Book Review: Landfill Dogs

Landfill cover2

In Landfill Dogs, photographer Shannon Johnstone pays homage to shelter dogs with images that capture their indelible spirit, but also the tenuousness of their existence.

Johnstone awoke to the twin issues of shelter overpopulation and euthanasia several years ago when she began volunteering at her local animal shelter, North Carolina’s Wake County Animal Center. The shelter is open admission. It gets overcrowded. And like many overcrowded shelters throughout the country, it sometimes euthanizes for space. It’s a situation, she writes, that so many of us “know exists but try not to think about.”

Challenging herself to “make visual this hidden tragedy,” Johnstone began taking dogs who’d been at the shelter for at least two weeks, and who were in danger of being euthanized, to a landfill-turned-county park. On these outings the dogs could be dogs—they rolled in grass, jumped for tennis balls, sniffed shrubs and dirt and the sometimes snow-covered earth—and Johnstone fixed her camera on them. The dogs’ portraits were then posted on the shelter’s website, a last ditch effort to save their lives. Overwhelmingly the photographs did their job.

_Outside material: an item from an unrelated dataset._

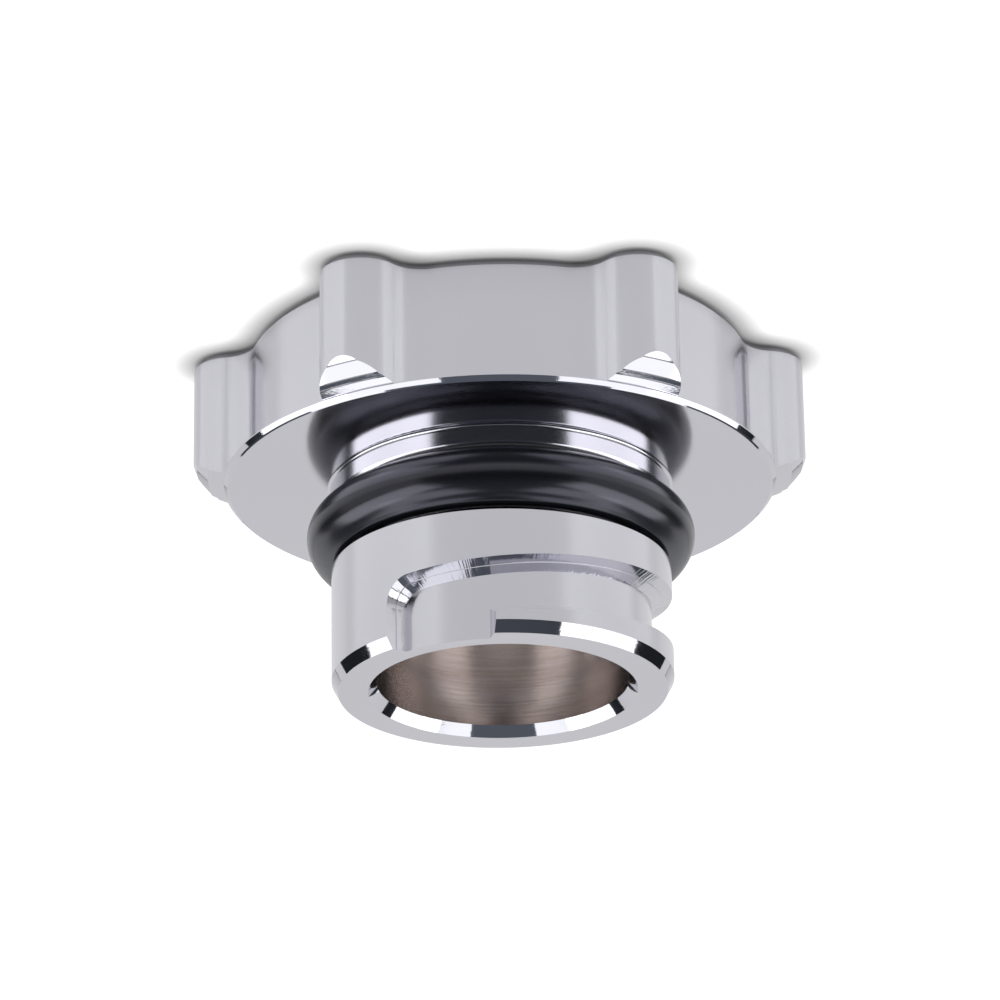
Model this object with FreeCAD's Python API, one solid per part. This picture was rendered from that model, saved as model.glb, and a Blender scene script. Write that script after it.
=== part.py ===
import FreeCAD, Part
import math
import os

# Oil filler cap, turned and milled from one bar of aluminium, with its rubber ring.
# It stands on the flat top of its knob, with the twist-lock barrel pointing up.
# Origin at the middle of the knob's top face, +Z towards the open end of the barrel.
# All sizes are in millimetres, and all angles in degrees.

# Knob
knob_radius = 34.5          # axis to the tip of a lobe
knob_height = 15.65         # flat top to the flange's face
knob_chamfer = 0.9          # edge of the flat top
lobe_count = 6
lobe_tip_radius = 4.5       # round tip of each lobe
valley_depth = 6.15         # how far the scallops sink below the lobe tips
valley_blend_radius = 4.0   # hollow corner from a scallop into a lobe

# Flange
flange_margin = 3.45        # how far the lobe tips stand out past the flange
flange_chamfer = 0.4
flange_edge_break = 0.2     # fine bevel where the chamfer meets the flange's face
flange_lip = 0.65           # thin edge left standing across the scallops
corner_height = 2.8         # height of the stepped corner under each lobe
# where one turning pass meets the next: shares of the way out from the flange, and of the corner's height
corner_passes = ((0.89, 0.3), (0.51, 0.77), (0.32, 0.88))
corner_step = 0.13          # height of the steep step left between two passes
corner_step_lean = 0.25     # how far that step leans in, as a share of its height

# Neck and ring groove
neck_height = 2.65
neck_corner_radius = 0.45   # hollow corner where neck and flange meet
ring_section = 6.6          # thickness of the rubber
ring_proud = 2.72           # how far the rubber stands out past the barrel
ring_seat_clearance = 0.05
ring_gap = 0.13             # between the rubber and the groove's side towards the knob
groove_play = 0.7           # spare width of the groove beside the rubber
groove_chamfer_depth = 0.37     # edge of the groove towards the knob, across the axis
groove_chamfer_length = 0.57    # the same edge, along the axis
groove_edge_break = 0.12    # edge of the groove towards the barrel's end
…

Mary Puppins, courtesy Shannon Johnstone
Mary Puppins, courtesy Shannon Johnstone

Johnstone writes that as Landfill Dogs went to press, 123 of the 140 dogs she photographed had found homes, 5 remained in the shelter, 12 were euthanized.

I stumbled across Johnstone’s photographs three years ago, when Landfill Dogs existed as a series of online photos. I was struck by the intensity of the images, especially those featuring dogs’ faces. The dogs’ expressions, the contours of their jaws, their eyes—searching, questioning, hope-filled—stayed with me for days. Ultimately, I reached out to Johnstone and asked permission to use one of her photos on the cover of my book, Dogland. Fortunately for me, Johnstone agreed.

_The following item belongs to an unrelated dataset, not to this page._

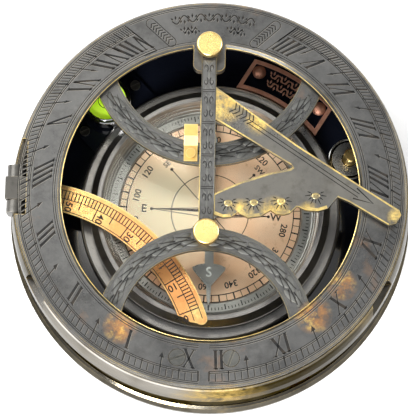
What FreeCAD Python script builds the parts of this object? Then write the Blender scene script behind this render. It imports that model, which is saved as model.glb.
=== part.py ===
import FreeCAD, Part

import math
import os
import re

import Sketcher
from FreeCAD import Placement, Rotation, Vector

# A portable sundial compass, lying flat with its hour ring and gnomon folded down.
# The origin is the middle of the plane that its three levelling screws rest on, +Z is up,
# +Y is the noon side of the hour ring and the ring's hinge is at -X.

SIZES = {
    # case
    "flange_diameter": 127,
    "foot_height": 6,
    "flange_top": 12.5,
    "base_top": 8,
    "ledge_top": 10,
    "floor_top": 11,
    "bead_height": 29,
    "rim_top": 42.6,
    "bore_radius": 56,
    "rim_radius": 59.5,
    "recess_radius": 60,
    "ledge_radius": 54,
    "scoop_radius": 6.3,
    "scoop_floor": 34,
    "scoop_centre": 63.3,
    "first_scoop_angle": 90,
    # levelling screws and their bosses
    "leg_circle": 48,
    "first_leg_angle": 22.5,
    "stud_radius": 2.25,
    "stud_top": 17.5,
    "short_stud_top": 10.9,
    "knob_foot_radius": 7,
    "knob_foot_height": 5.4,
    "well_radius": 6.4,
    "boss_radius": 5.6,
    "base_screw_circle": 57.4,
    "base_screw_radius": 1.2,
    # compass
    "compass_bottom": 9.2,
    "bowl_radius": 32,
    "bowl_wall_radius": 37,
    "compass_flange_radius": 41.3,
    "compass_flange_top": 13.8,
    "well_floor": 10.6,
    "card_top": 11.5,
    "chapter_top": 12.5,
    "chapter_inner": 29,
    "glass_seat": 17.5,
    "glass_radius": 35.8,
    "glass_thickness": 1.5,
    "bezel_radius": 37.8,
    "bezel_edge": 19,
    "bezel_top": 21,
    "needle_height": 15,
    "needle_length": 30,
    "pivot_radius": 0.6,
    # hour ring
    "ring_bottom": 42.8,
    "ring_top": 46,
    "ring_outer": 58.7,
    "ring_inner": 44.7,
    "ring_flat": 55,
    "lug_half_width": 4.85,
    "lug_reach": 37,
    "lug_corner": 2,
    # ring hinge
    "hinge_axis_x": -58.2,
    "hinge_axis_z": 42.7,
    "hinge_barrel": 2.9,
    "hinge_pin_radius": 1.2,
    "hinge_half_gap": 3.5,
    "hinge_half_width": 7.2,
    "notch_floor": 36.6,
    # spider arcs
    "spider_bottom": 40.8,
    "spider_reach": 53,
    "upper_centre": 45.2,
    "upper_inner": 29.8,
    "upper_outer": 36.8,
    "lower_centre": -43,
    "lower_inner": 25.6,
    "lower_outer": 32.5,
    # gnomon
    "noon_offset": -1,
    "gnomon_axis": 48.8,
    "bar_width": 4.4,
    "bar_thickness": 3.2,
    "upper_post": 43.4,
    "lower_post": -13.5,
    "post_radius": 2.6,
    "post_top": 51.6,
    "knob_radius": 3.85,
    "knob_top": 54,
    "gnomon_pin_radius": 0.9,
    "plate_thickness": 2,
    "end_play": 0.2,
    # latitude arc
    "arc_centre_x": -58.4,
    "arc_centre_y": -54.7,
    "arc_outer": 61.3,
    "arc_inner": 53,
    "arc_bottom": 24,
    "arc_thickness": 1.2,
    "arc_shoulder_angle": 22,
    "arc_tip_angle": 18.6,
    "arc_tip_width": 3.7,
    "arc_root_angle": 85,
    "arc_pin_y": 2.5,
    "arc_pin_z": 22.2,
    "arc_pin_radius": 1,
    # bullseye level and nameplate
    "level_circle": 47.9,
    "level_angle": 134.4,
    "level_radius": 7.9,
    "level_top": 19.5,
    "vial_radius": 6.3,
    "plate_top": 12.2,
    "nameplate_angle": 58.5,
    "nameplate_inner": 42,
    "nameplate_outer": 52.5,
    "nameplate_half_width": 14.9,
    "nameplate_border": 1.3,
    "rivet_circle": 47.4,
    "rivet_offset": 11.3,
    # fits
    "running_fit": 0.05,
}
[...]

What sets Landfill Dogs apart from similar photo books is that Johnstone tracks down many of her dogs post-adoption and turns her lens on them once again. In these portraits, you can see the difference a home makes. The dogs’ eyes smile, their faces are less tense. The dogs’ humans smile, too.

A happy ending? Not exactly. For Johnstone knows that too many shelter dogs won’t live this happily ever after. Thus, she includes several photos that reveal both the act and the results of shelter euthanasia. Perhaps Johnstone’s purpose in ending on this low note is to challenge us, as she challenged herself, to “see with new eyes” the plight of our country’s shelter dogs.